Entries with model source code
#####
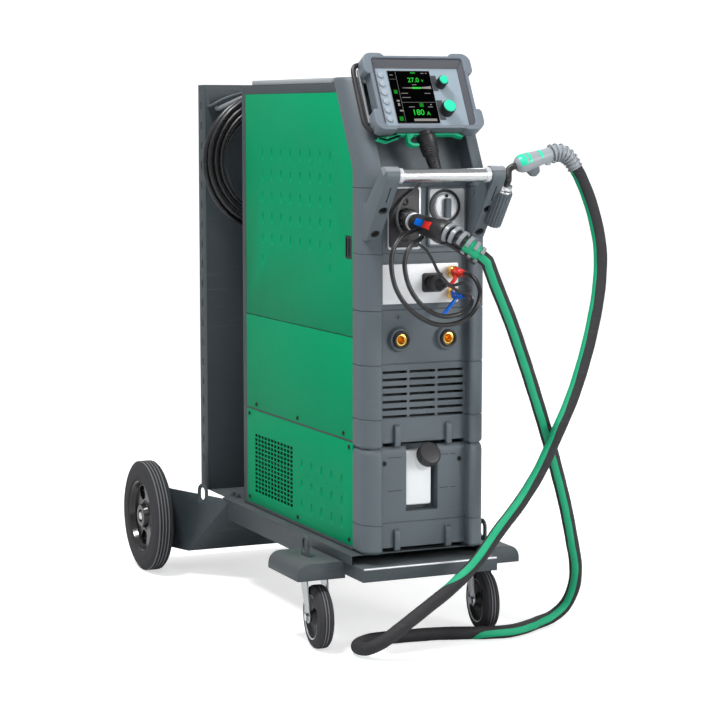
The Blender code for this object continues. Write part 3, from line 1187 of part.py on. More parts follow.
WATER_BLUE_ROUTE = [
    (-43.5, -66.5, 808.5), (-52, -70, 802), (-67, -76, 797), (-83, -80, 778), (-88, -83, 752),
    (-79, -87, 714), (-56, -94, 681), (-23, -102, 662), (12, -103, 663), (38, -97, 675), (52, -84, 686),
    (59, -62, 691), (61, -37, 692)]
PANEL_LEAD_ROUTE = [
    (-2, 6, 918), (-20, 10, 896), (-46, 8, 876), (-64, 2, 848), (-62, -6, 820),
    (-44, -16, 799), (-20, -26, 784), (-8, -36, 762), (-1, -50, 738), (12, -70, 716), (30, -84, 702),
    (43, -92, 704), (42, -94, 716), (30, -90, 721), (20, -76, 716), (19, -56, 714), (19, -38.6, 714)]


def run_out(points, ahead):
    """First points of a cord that leaves a fitting squarely at the end of `points`."""
    tip, before = Vector(points[-1]) * MM, Vector(points[-2]) * MM
    aim = (tip - before).normalized()
    return [tip + aim * 0.5 * MM, tip + aim * ahead]


def hoses():
    tilt = Matrix.Rotation(-BOX_LEAN, 3, "X")
    aim = Vector(BOX_GLAND_AIM).normalized()
    gland = [BOX_POINT.location + tilt @ (Vector(BOX_GLAND_ROOT) + aim * (BOX_GLAND + d * MM))
             for d in (0.5, 13)]
    plug_end = run_out(PLUG_BOOT, 20 * MM)
    torch_end = run_out(TORCH_BOOT, 18 * MM)[::-1]
    for name, before, route, after, diameter, spacing, resolution in (
            ("torch_hose", plug_end, TORCH_HOSE_ROUTE, torch_end, HOSE_D, 55 * MM, 2),
            ("water_hose_red", [], WATER_RED_ROUTE, [], WATER_D, 19 * MM, 1),
            ("water_hose_blue", [], WATER_BLUE_ROUTE, [], WATER_D, 18 * MM, 1),
            ("panel_lead", gland, PANEL_LEAD_ROUTE, [], PANEL_LEAD_D, 13 * MM, 1)):
        middle, _ = smooth_route(before[1:] + [Vector(p) * MM for p in route] + after[:-1], spacing)
        points = before[:1] + middle + after[-1:]
        tube_along(name, points, diameter, RUBBER, resolution)
        print(f"{name}: {route_length(points):.3f} m in {len(points)} points")


def coil_points():
    """Loops on the hook: in through one layer, half a turn across, out through the next."""
    per_turn, cross = 20, 0.5
    points = []
    for k in range(round((2 * COIL_TURNS_IN + cross + 0.25) * per_turn) + 1):
        t = k / per_turn
        share = min(1.0, max(0.0, (t - COIL_TURNS_IN) / cross))
        inward = min(t, COIL_TURNS_IN) - max(0.0, t - COIL_TURNS_IN - cross)
        radius = COIL_OUTER - COIL_STEP * inward - COIL_DIP * math.sin(math.pi * share)
        a = 2 * math.pi * t
        layer = COIL_LAYER * (-0.5 * math.cos(math.pi * share))
        points.append(Vector((COIL_X + radius * math.cos(a), COIL_Y + layer,
                              COIL_Z + radius * math.sin(a))))
    return points


def least_gap(points, diameter, skip):
    """Smallest clear distance of a tube to itself, leaving out its near neighbours."""
    least = 1.0
    for i, a in enumerate(points):
        for b in points[i + skip:]:
            least = min(least, (a - b).length)
    return least - diameter


MAINS_RISE = [(60, 690, 600), (64, 716, 606), (82, 736, 632), (108, 744, 690), (126, 745.5, 770),
              (132, 745.5, 850)]
MAINS_TAIL = [(24, 760, 776), (58, 764, 752), (70, 768, 716), (70, 770, 690)]


def mains():
    """One lead: gland, rise, loops on the hook and a tail down to its plug."""
    start = Vector((GLAND_X, BODY_REAR + GLAND_REACH + 0.3 * MM, GLAND_Z))
    coil = coil_points()
    rise, _ = smooth_route([Vector(p) * MM for p in MAINS_RISE]
                           + [coil[0] - Vector((0, 0, 30 * MM)), coil[0]], 30 * MM)
    tail, _ = smooth_route([coil[-1]] + [Vector(p) * MM for p in MAINS_TAIL], 16 * MM)
    whole = [start] + rise + coil[1:] + tail[1:]
    print(f"mains_lead: {route_length(whole):.3f} m in {len(whole)} points, "
          f"least gap of the loops {least_gap(coil, MAINS_D, 10) / MM:.2f} mm")
    tube_along("mains_lead", whole, MAINS_D, RUBBER, 1)
    plug = [(0, 0), (MAINS_D / 2 + 2 * MM, 0), (14 * MM, 26 * MM), (23 * MM, 30 * MM), (25 * MM, 74 * MM),
            (27 * MM, 76 * MM), (27 * MM, 98 * MM), (0, 98 * MM)]
    ahead = (whole[-1] - whole[-2]).normalized()
    piece("mains_plug", turned(plug, 16, whole[-1] + ahead * 0.3 * MM, ahead), BLUE)


def build():
    cart_platform()
    front_crossmember()
    bottle_tray()
    bottle_column()
    for side in (-1, 1):
        rear_wheel(side)
        caster(side)
    cooler_body()
    cooler_front()
    coolant_tank()
    main_case()
    wire_door()
    front_lower()
    front_upper()
    main_switch()
    handle()
    torch()
    torch_plug()
    multi_pin_plug()
    coupling("red", COUPLING_RED_Z, RED, (20 * MM, 26 * MM))
    coupling("blue", COUPLING_BLUE_Z, BLUE, (32 * MM, 36 * MM))
    control_box()
    wire_feeder()
    wire_spool()
    hoses()
    mains()


build()
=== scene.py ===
"""Looks of a wire-feed welder with its cooler, on a wheeled cart.

Shapes are drawn in millimetres in the maker's frame: X across, Y = 0 at the front of the corner
columns, Z up from the floor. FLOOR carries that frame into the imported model's metres. PANEL does
the same for the control box, whose Y runs into its face and whose Z runs up its slope.
"""
import math

import bmesh
import bpy
from bpy.props import FloatProperty, FloatVectorProperty, IntProperty, PointerProperty
from mathutils import Matrix, Vector


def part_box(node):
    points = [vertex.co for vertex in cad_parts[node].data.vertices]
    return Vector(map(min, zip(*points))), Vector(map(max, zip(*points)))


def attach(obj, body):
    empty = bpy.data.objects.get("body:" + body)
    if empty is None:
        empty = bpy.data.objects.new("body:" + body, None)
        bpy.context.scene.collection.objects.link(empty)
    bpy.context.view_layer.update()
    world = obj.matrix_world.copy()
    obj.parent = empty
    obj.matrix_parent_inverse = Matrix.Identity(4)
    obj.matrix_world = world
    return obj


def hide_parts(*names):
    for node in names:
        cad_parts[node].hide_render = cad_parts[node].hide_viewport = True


bl_info = {
    "name": "Welder on a cart",
    "version": (1, 0, 0),
    "blender": (4, 5, 0),
    "location": "3D View > Sidebar > Welder",
    "description": "Dresses the packed welder, its cooler, cart, torch and leads",
    "category": "Object",
}

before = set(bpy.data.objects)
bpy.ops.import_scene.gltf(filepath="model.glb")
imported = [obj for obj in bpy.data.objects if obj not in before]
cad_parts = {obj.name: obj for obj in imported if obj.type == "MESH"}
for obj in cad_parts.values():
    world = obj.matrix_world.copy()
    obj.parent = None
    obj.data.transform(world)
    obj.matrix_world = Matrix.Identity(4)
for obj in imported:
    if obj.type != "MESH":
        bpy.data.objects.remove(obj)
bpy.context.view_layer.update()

MM = 0.001
MIDDLE_Y = 484.0
SLOPE = 0.527
SLOPE_Z = 932.0
BOX_LEAN = math.atan(SLOPE)
FLOOR = Matrix.Translation((0, -MIDDLE_Y * MM, 0)) @ Matrix.Scale(MM, 4)
PANEL = (Matrix.Translation((0, (22 - MIDDLE_Y) * MM, 1078 * MM))
         @ Matrix.Rotation(-BOX_LEAN, 4, "X") @ Matrix.Scale(MM, 4))
CAMERA_PLACE = (-1801.6, -3686.9, 1033.63)
CAMERA_TURN = math.radians(24.24)
CAMERA_DIP = math.radians(6.484)
CAMERA_LENS, CAMERA_SENSOR = 107.763, 36.0
FORWARD = (0, -1, 0)
SIDES = ((-1, "left"), (1, "right"))
PAPER_GLOW = 0.62            # seen by the camera only
ROOM_LIGHT = 0.4
LIGHT_AIM = Vector((0, -0.1, 0.6))
LIGHTS = (  # name, place in metres, side of the square panel, watts
    ("high_panel", (-1.7, -0.7, 4.4), 0.9, 165.0), ("key_panel", (-1.0, -3.4, 3.3), 1.0, 28.0),
    ("front_panel", (2.3, -3.8, 1.7), 1.6, 88.0), ("side_panel", (-4.2, 0.6, 2.2), 2.4, 5.0),
    ("rim_panel", (2.6, 2.8, 3.0), 2.2, 35.0))


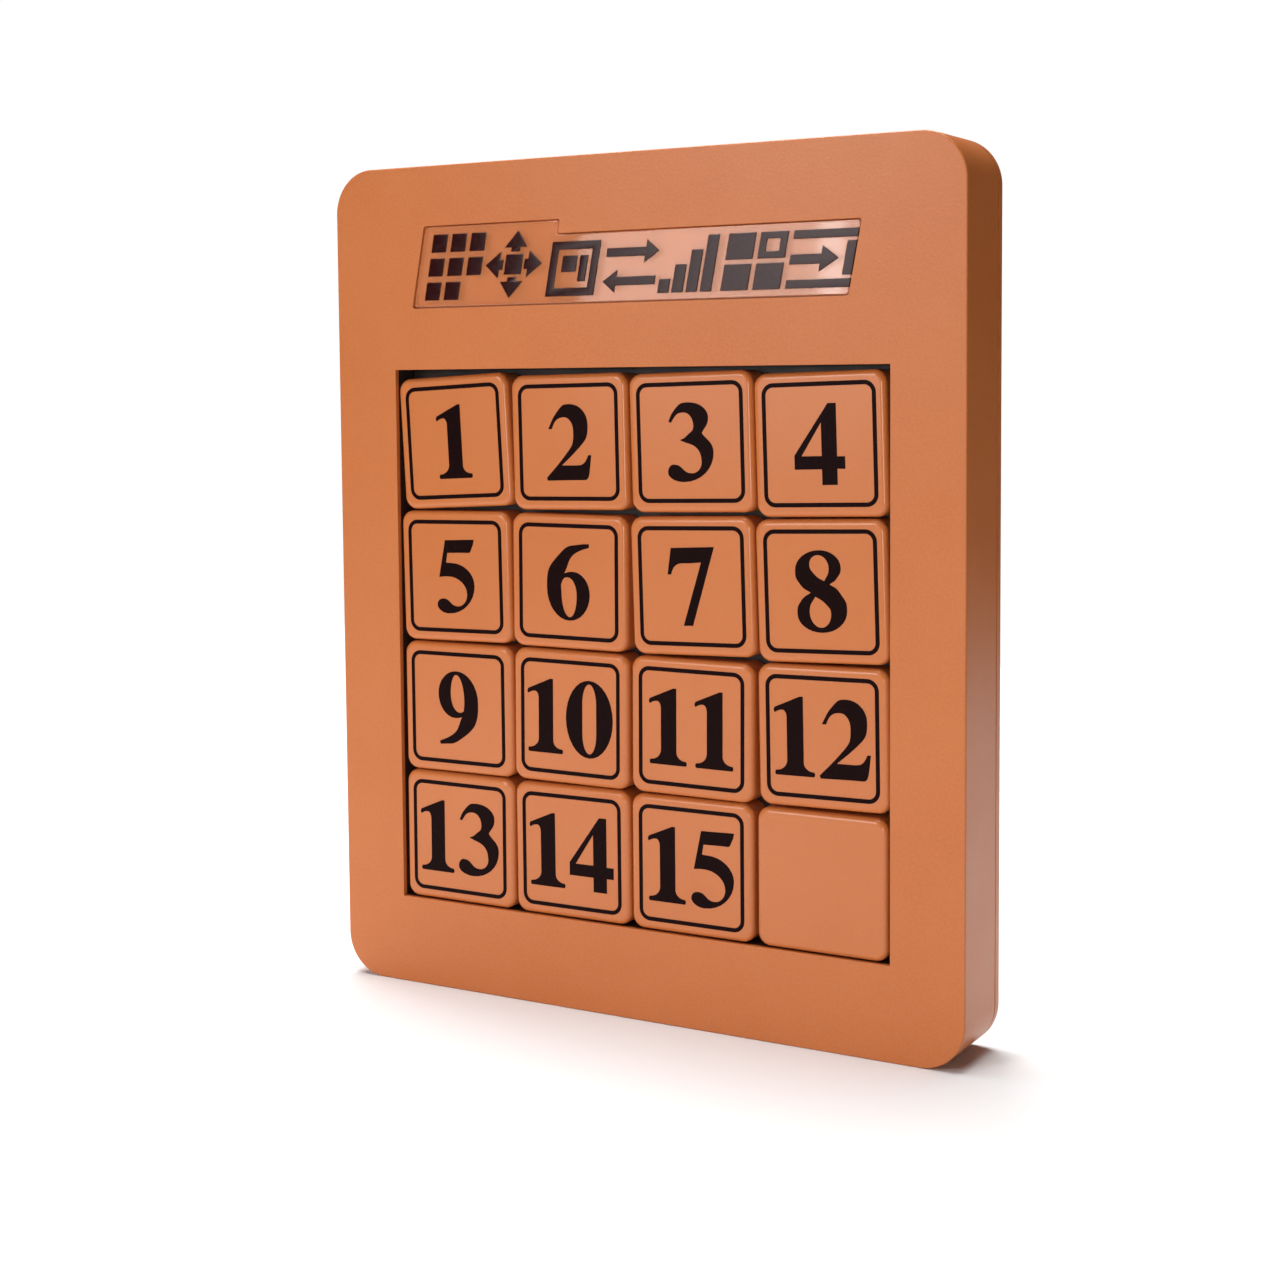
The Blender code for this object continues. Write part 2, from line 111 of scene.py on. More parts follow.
def addPiece(name, mesh, material=None):
    piece = bpy.data.objects.new(name, mesh)
    bpy.context.scene.collection.objects.link(piece)
    if material:
        coat(piece, material)
    return piece


def combine(piece, *steps):
    # each step is (operation, mesh); the tools go once the result is baked into the piece
    tools = []
    for operation, mesh in steps:
        tool = addPiece("tool." + mesh.name, mesh)
        modifier = piece.modifiers.new(mesh.name, "BOOLEAN")
        modifier.operation, modifier.solver, modifier.object = operation, "EXACT", tool
        tools.append(tool)
    bpy.context.view_layer.update()
    graph = bpy.context.evaluated_depsgraph_get()
    mesh = bpy.data.meshes.new_from_object(piece.evaluated_get(graph))
    piece.modifiers.clear()
    piece.data = mesh
    for tool in tools:
        bpy.data.objects.remove(tool, do_unlink=True)


def breakFrontEdges(piece, front, radius, steps, inside):
    # rounds the sharp edges that openings leave in a flat front
    shape = bmesh.new()
    shape.from_mesh(piece.data)
    bmesh.ops.remove_doubles(shape, verts=shape.verts, dist=bodyWeld)
    rim = [e for e in shape.edges if len(e.link_faces) == 2 and e.calc_face_angle() > radians(80)
           and all(abs(v.co.y - front) < flush and inside(v.co) for v in e.verts)]
    rounded(shape, rim, radius, steps)
    shape.to_mesh(piece.data)
    shape.free()


def smoothShade(mesh, angle=32):
    mesh.shade_smooth()
    mesh.set_sharp_from_angle(angle=radians(angle))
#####
* **Task details**:
Word for word, reproduce the listing above from its start up to and including the line that has "return [tip +". Give only those lines.

* **Correct result**:
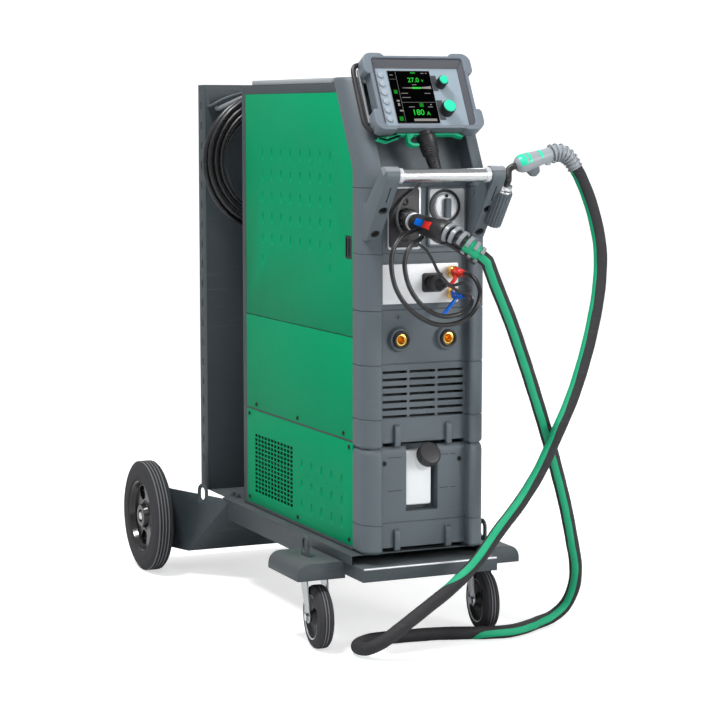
The Blender code for this object continues. Write part 3, from line 1187 of part.py on. More parts follow.
WATER_BLUE_ROUTE = [
    (-43.5, -66.5, 808.5), (-52, -70, 802), (-67, -76, 797), (-83, -80, 778), (-88, -83, 752),
    (-79, -87, 714), (-56, -94, 681), (-23, -102, 662), (12, -103, 663), (38, -97, 675), (52, -84, 686),
    (59, -62, 691), (61, -37, 692)]
PANEL_LEAD_ROUTE = [
    (-2, 6, 918), (-20, 10, 896), (-46, 8, 876), (-64, 2, 848), (-62, -6, 820),
    (-44, -16, 799), (-20, -26, 784), (-8, -36, 762), (-1, -50, 738), (12, -70, 716), (30, -84, 702),
    (43, -92, 704), (42, -94, 716), (30, -90, 721), (20, -76, 716), (19, -56, 714), (19, -38.6, 714)]


def run_out(points, ahead):
    """First points of a cord that leaves a fitting squarely at the end of `points`."""
    tip, before = Vector(points[-1]) * MM, Vector(points[-2]) * MM
    aim = (tip - before).normalized()
    return [tip + aim * 0.5 * MM, tip + aim * ahead]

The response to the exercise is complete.